Blind spots in academia are never loud. They don’t show up in meetings, they don’t jump out of research papers, and they definitely don’t appear in accreditation reports. They reveal themselves in the small, private pauses — when academics speak softly, without the need to defend their institution, their discipline, or themselves.
Scene 1: Late Evening, Cambridge Faculty Club
A Nobel nominee in mathematics stares at the fireplace and tells his former student (now a data science CEO), “We train students to solve proofs. Industry wants them to solve problems. We never noticed when the two diverged.”
The CEO smiles kindly — not disrespectfully — and says, “You gave us thinking… we figured out the doing.” A tiny truth. A tiny wound. A tiny smile.
Scene 2: Bengaluru Café — Startup Founder & Her Old Professor
A young founder, fresh from a funding round, meets her beloved computer science teacher.
“You taught me recursion and binary trees,” she says. “But the real world wanted communication, clarity, collaboration… and we never learned those.”
The professor stirs his coffee slowly. “I was so focused on content… I forgot the container.”
Both laugh, because now they know: A brilliant algorithm is useless if the team can’t talk to each other.

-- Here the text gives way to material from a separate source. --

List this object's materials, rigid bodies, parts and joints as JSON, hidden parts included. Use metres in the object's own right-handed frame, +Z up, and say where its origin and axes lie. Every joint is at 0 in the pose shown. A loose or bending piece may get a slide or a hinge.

Scene 3: Staff Room, Mid-tier Indian College
Three lecturers sit around a steel kettle. One says, “We keep assuming students learn like we learned.” Another adds, “But today’s students are growing in a world where attention lasts eight seconds.” The third quietly whispers, “And we still design 60-minute lectures.”
Silence. Then chuckles at the absurdity — not self-loathing, just honest realisation.
Scene 4: Tokyo University Research Library
A robotics professor complains, “We move slower than hardware cycles. My PhD student’s paper got accepted… after the technology became obsolete.” His colleague replies,
“Our systems were designed for a world where knowledge grew in decades, not quarters.”
They both sigh — frustrated but also weirdly proud of their slowness. Academia moves slow by design. But the world stopped waiting.
Scene 5: WhatsApp Group — International Deans after a two day retreat in Singapore;
The Oxford dean types:
“We prepared students for stable careers.”
The MIT dean responds:
“Careers no longer stable.”
The IIM dean says:
“We taught them frameworks.”
The Berkeley dean adds:
“They need adaptability.”
The IIT dean finally writes:
“And we still think placements = success.”
Five blue ticks.
Five sighs.
Five private awakenings.
________________________________________
**The Blind Spots are not failures.
They are oversights born out of love for old methods — methods that once worked beautifully.**
Academics are not blind because they refuse to see. They are blind because they are looking in the wrong direction — backwards, toward the legacy of perfect learning; sideways, at research metrics and rankings; and upwards, at bureaucracy and compliance.
Meanwhile, students are looking forward. Employers are looking outward. And society is looking everywhere.
________________________________________
The Three Deep Blind Spots (spoken softly):
1. “We overestimate content and underestimate context.”
Decades ago, knowing things was enough. Today, connecting things is everything.
2. “We confuse academic excellence with life readiness.”
A gold medalist may freeze in the first job interview. A mediocre student may build a unicorn.
3. “We believe the system will eventually adapt.”
But adaptation now happens outside the system — in startups, online courses, industry bootcamps, coaching centres, and AI tools that change every month.
________________________________________
But here’s the hopeful twist:
Blind spots don’t make academics weak. They make them human. And humans can evolve.
A professor in Barcelona once told her colleague from UCLA: “We missed a few exits.
But the road ahead is still long. We can catch up if we learn faster than we teach.”
This is the essence of The Blind Spots: A tender, almost affectionate admission that academia — for all its brilliance — sometimes sees everything except the world changing right in front of it.
They are not reluctant to learn. They are just late to notice. And the moment they do… the system begins to transform.